## Begin EXTRACTED DATA

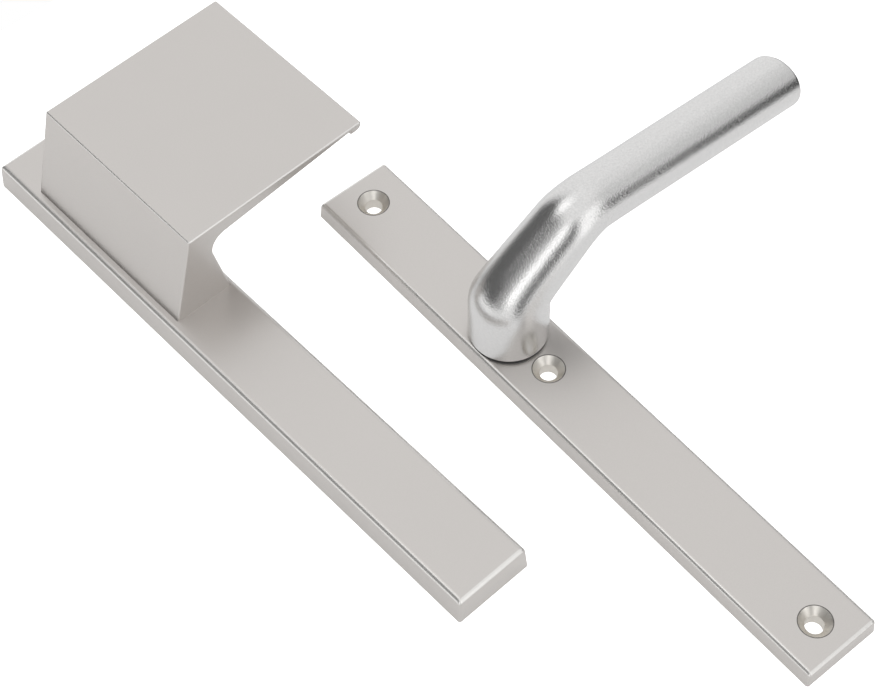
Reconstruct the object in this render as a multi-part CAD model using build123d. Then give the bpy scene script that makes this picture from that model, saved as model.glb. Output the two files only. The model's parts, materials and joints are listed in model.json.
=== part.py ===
from build123d import *
import math
import os

# Security door handle set: an outer plate with a fixed grip, and an inner plate with a lever.
# Both plates lie on their backs. Millimetres, +Z away from the door face.
# The origin is the lever's spindle axis at the back of the inner plate, with +Y along the plate.
os.makedirs("parts", exist_ok=True)

# Plate outline, the same on both sides of the door
plate_length = 248.0
plate_width = 31.0
spindle_to_far_end = 87.1
side_draft = 4.0
corner_round = 1.0
screw_inset = 12.75
mid_screw_from_spindle = 21.1

# Outer plate
outer_thick = 11.2
outer_edge_round = 2.2
outer_rim = 2.8
outer_skin = 3.0
outer_place_x = -76.3
outer_place_y = 89.0
outer_turn = 2.7

# Inner plate
inner_thick = 7.0
inner_edge_round = 1.8
inner_rim = 2.6
inner_skin = 2.6
screw_hole_r = 3.25
countersink_r = 5.7
countersink_half_angle = 45.0
inner_boss_r = 7.4
bearing_block_half = 17.0
rib_thick = 1.5
rib_pitch = 21.0
rib_clear = 1.0

# Threaded posts in the outer plate
post_r = 5.0
post_thread_r = 2.5
post_seat_deep = 1.0
post_blind_end = 1.4
post_chamfer = 0.5
press_gap = 0.02

# Hardened plate behind the outer plate
armour_thick = 3.0
armour_inset = 1.5
armour_side_gap = 0.3
armour_corner_r = 1.5
armour_screw_r = 1.65
armour_screw_head_r = 3.7
armour_screw_bite = 5.0
armour_pillar_r = 4.2
armour_slot_wide = 1.0
armour_slot_deep = 1.0
thread_gap = 0.05

# Fixed grip
grip_near_from_spindle = 13.3
grip_length = 79.8
grip_foot_left = 11.1
grip_foot_right = 12.6
grip_rise = 36.5
grip_left_lean = 15.2
grip_right_lean = 12.0
face_width = 77.4
face_lip_thick = 1.7
face_underside_slope = 4.8
grip_inner_round = 6.5
lip_width = 5.1
lip_drop = 1.7
lip_round = 2.4
lip_nose_round = 0.8
grip_edge_round = 0.8
grip_end_round = 0.7
grip_wall = 3.2
grip_core_rise = 20.0
grip_core_end_wall = 4.0
grip_core_round = 1.2

# Fasteners of the grip, put in from the back of the outer plate
grip_screw_inset = 17.0
grip_screw_r = 2.5
grip_screw_clear_r = 3.2
grip_screw_bite = 12.0
grip_screw_head_r = 5.0
grip_screw_head_high = 2.8
grip_screw_hex = 5.0
grip_screw_hex_deep = 1.6
grip_screw_head_round = 0.5
lock_washer_thick = 0.6
lock_washer_r = 5.2
lock_washer_cut = 1.2
lock_washer_cut_turn = 20.0
grip_pillar_r = 5.6
dowel_r = 2.0
dowel_inset = 7.0
dowel_in_grip = 5.0
dowel_pillar_r = 4.0
dowel_chamfer = 0.4

# Lever: foot, neck and grip, in the plane through the spindle axis
foot_r = 14.2
foot_straight = 13.5
foot_edge = 0.5
foot_bend_r = 14.6
neck_lean = 53.5
neck_straight = 23.0
neck_bend_r = 17.2
neck_end_r = 10.6
lever_droop = 3.8
lever_reach = 123.7
lever_end_r = 10.7
lever_end_slant = 10.0
lever_end_round = 0.6
bend_start_r = 14.0
bend_end_r = 12.9
bend_taper = 0.09
bend_sections = 8

# Lever bearing
ring_thick = 1.1
ring_r = 13.8
sleeve_r = 10.0
spigot_r = 8.0
running_gap = 0.05
bearing_recess_r = 12.2
bearing_recess_deep = 3.2
spigot_back_gap = 0.4
thrust_washer_thick = 0.5
thrust_washer_r = 11.8
thrust_washer_bore_gap = 0.2
disc_spring_thick = 0.4
disc_spring_rise = 0.3
disc_spring_r = 11.4
disc_spring_bore_gap = 0.3
clip_thick = 1.0
clip_groove_deep = 0.8
clip_r = 9.8
clip_slot_half_angle = 22.0
clip_ear_r = 1.9
clip_ear_hole_r = 0.9
clip_ear_turn = 5.0
socket_side = 8.1
socket_deep = 24.0

# Places that follow from the sizes above
far_end_y = spindle_to_far_end
near_end_y = spindle_to_far_end - plate_length
plate_mid_y = (far_end_y + near_end_y) / 2
far_screw_y = far_end_y - screw_inset
mid_screw_y = -mid_screw_from_spindle
near_screw_y = near_end_y + screw_inset
screw_places = {"far": far_screw_y, "mid": mid_screw_y, "near": near_screw_y}
outer_place = Location((outer_place_x, outer_place_y, 0), (0, 0, outer_turn))
pocket_round = 1.5


def cylinder_z(radius, low, high, x=0.0, y=0.0):
    """An upright round bar from one height to another."""
    bar = Cylinder(radius, high - low, align=(Align.CENTER, Align.CENTER, Align.MIN))
    return Pos(x, y, low) * bar


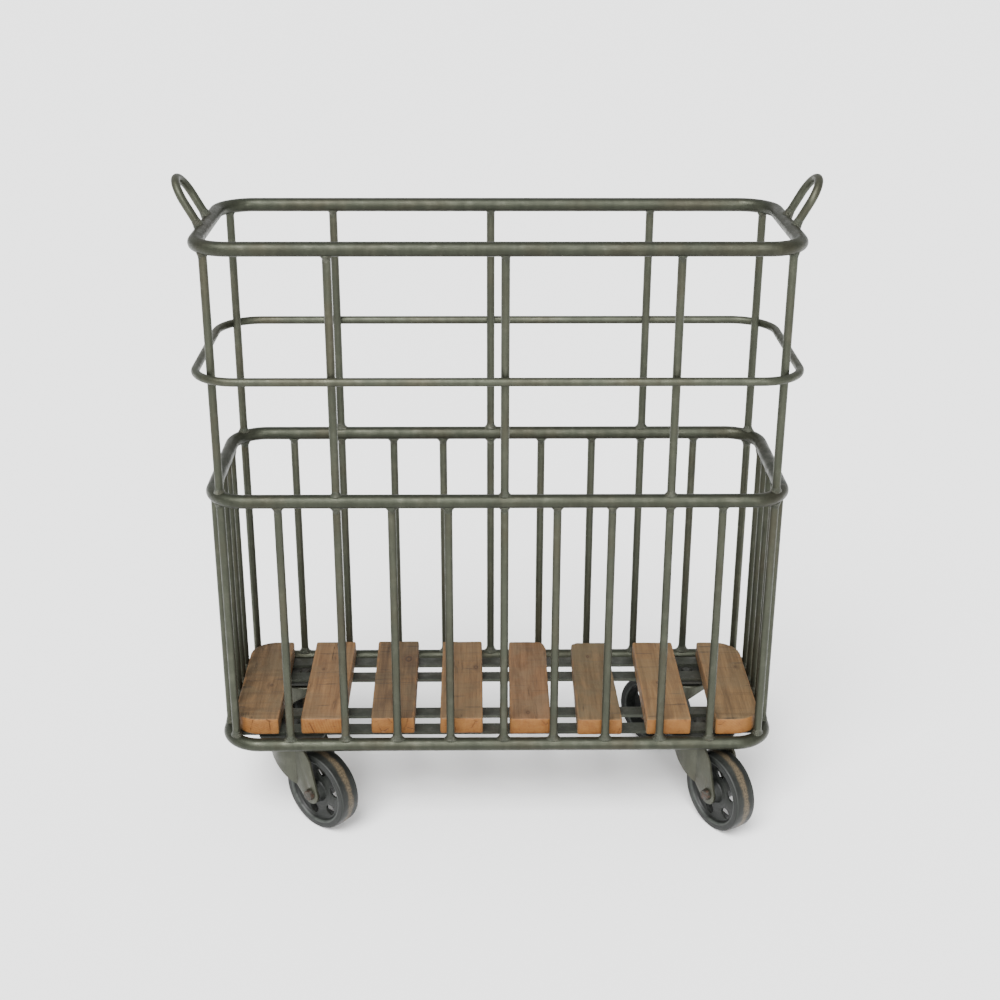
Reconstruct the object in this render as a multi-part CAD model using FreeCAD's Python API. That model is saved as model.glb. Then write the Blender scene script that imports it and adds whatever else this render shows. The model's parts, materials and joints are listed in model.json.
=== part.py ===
"""Firewood log rack: a welded round-bar basket with a slatted wooden floor on four swivel casters.

Millimetres. +Z is up, +X runs along the rack, the front is at -Y. The origin is on the ground under
the middle of the rack.
"""
import FreeCAD
import Part
import math
import os

# ---- basket -------------------------------------------------------------------------------------
rim_len = 820.0          # along X, between the centrelines of a rim's two ends
rim_dep = 280.0          # along Y, between the centrelines of a rim's front and back
rim_corner_r = 50.0      # bend radius of a rim's centreline
rim_d = 20.0             # round bar of the three rims
rod_d = 12.0             # round bar of the posts, uprights, hoop and handles
lower_bay_h = 398.0      # bottom rim to middle rim, centre to centre
upper_bay_h = 362.0      # middle rim to top rim, centre to centre

# ---- uprights -----------------------------------------------------------------------------------
long_bar_count = 11      # along the front, and along the back, the corner ones included
end_bar_count = 5        # across each end, between the corner bars
post_bars = (0, 2, 5, 8, 10)            # the long uprights that carry on up to the top rim
jig_shift = (0, 4, 8, 7, 8, 9, 5, 4, 7, 3, 0)   # how far each upright sits off an even spacing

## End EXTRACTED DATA

WHAT IS BEING ASKED: Output only the lines from the top of the entries through the one holding "grip_core_round = 1.2", copied exactly.

REPLY:
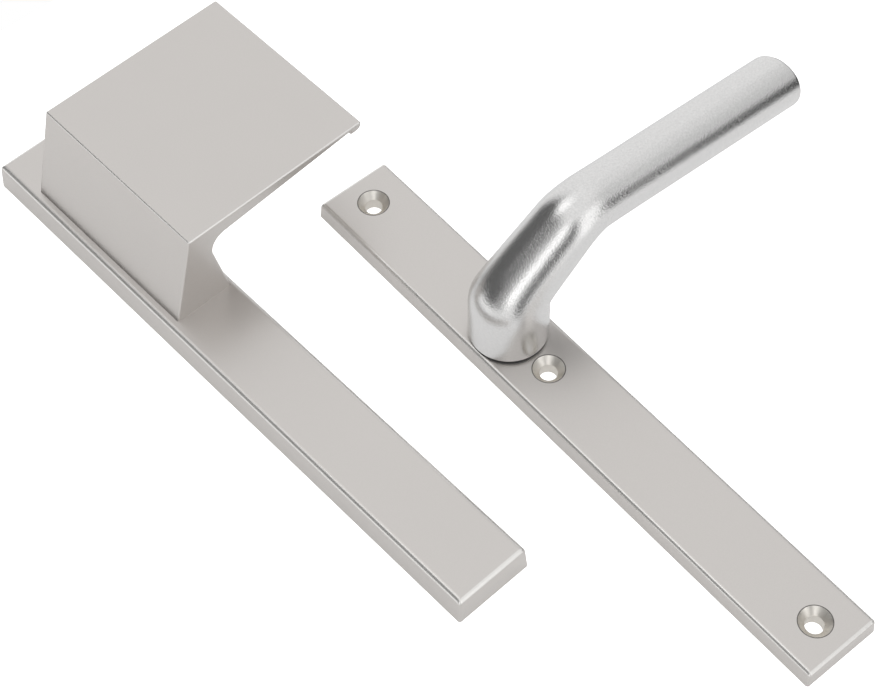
Reconstruct the object in this render as a multi-part CAD model using build123d. Then give the bpy scene script that makes this picture from that model, saved as model.glb. Output the two files only. The model's parts, materials and joints are listed in model.json.
=== part.py ===
from build123d import *
import math
import os

# Security door handle set: an outer plate with a fixed grip, and an inner plate with a lever.
# Both plates lie on their backs. Millimetres, +Z away from the door face.
# The origin is the lever's spindle axis at the back of the inner plate, with +Y along the plate.
os.makedirs("parts", exist_ok=True)

# Plate outline, the same on both sides of the door
plate_length = 248.0
plate_width = 31.0
spindle_to_far_end = 87.1
side_draft = 4.0
corner_round = 1.0
screw_inset = 12.75
mid_screw_from_spindle = 21.1

# Outer plate
outer_thick = 11.2
outer_edge_round = 2.2
outer_rim = 2.8
outer_skin = 3.0
outer_place_x = -76.3
outer_place_y = 89.0
outer_turn = 2.7

# Inner plate
inner_thick = 7.0
inner_edge_round = 1.8
inner_rim = 2.6
inner_skin = 2.6
screw_hole_r = 3.25
countersink_r = 5.7
countersink_half_angle = 45.0
inner_boss_r = 7.4
bearing_block_half = 17.0
rib_thick = 1.5
rib_pitch = 21.0
rib_clear = 1.0

# Threaded posts in the outer plate
post_r = 5.0
post_thread_r = 2.5
post_seat_deep = 1.0
post_blind_end = 1.4
post_chamfer = 0.5
press_gap = 0.02

# Hardened plate behind the outer plate
armour_thick = 3.0
armour_inset = 1.5
armour_side_gap = 0.3
armour_corner_r = 1.5
armour_screw_r = 1.65
armour_screw_head_r = 3.7
armour_screw_bite = 5.0
armour_pillar_r = 4.2
armour_slot_wide = 1.0
armour_slot_deep = 1.0
thread_gap = 0.05

# Fixed grip
grip_near_from_spindle = 13.3
grip_length = 79.8
grip_foot_left = 11.1
grip_foot_right = 12.6
grip_rise = 36.5
grip_left_lean = 15.2
grip_right_lean = 12.0
face_width = 77.4
face_lip_thick = 1.7
face_underside_slope = 4.8
grip_inner_round = 6.5
lip_width = 5.1
lip_drop = 1.7
lip_round = 2.4
lip_nose_round = 0.8
grip_edge_round = 0.8
grip_end_round = 0.7
grip_wall = 3.2
grip_core_rise = 20.0
grip_core_end_wall = 4.0
grip_core_round = 1.2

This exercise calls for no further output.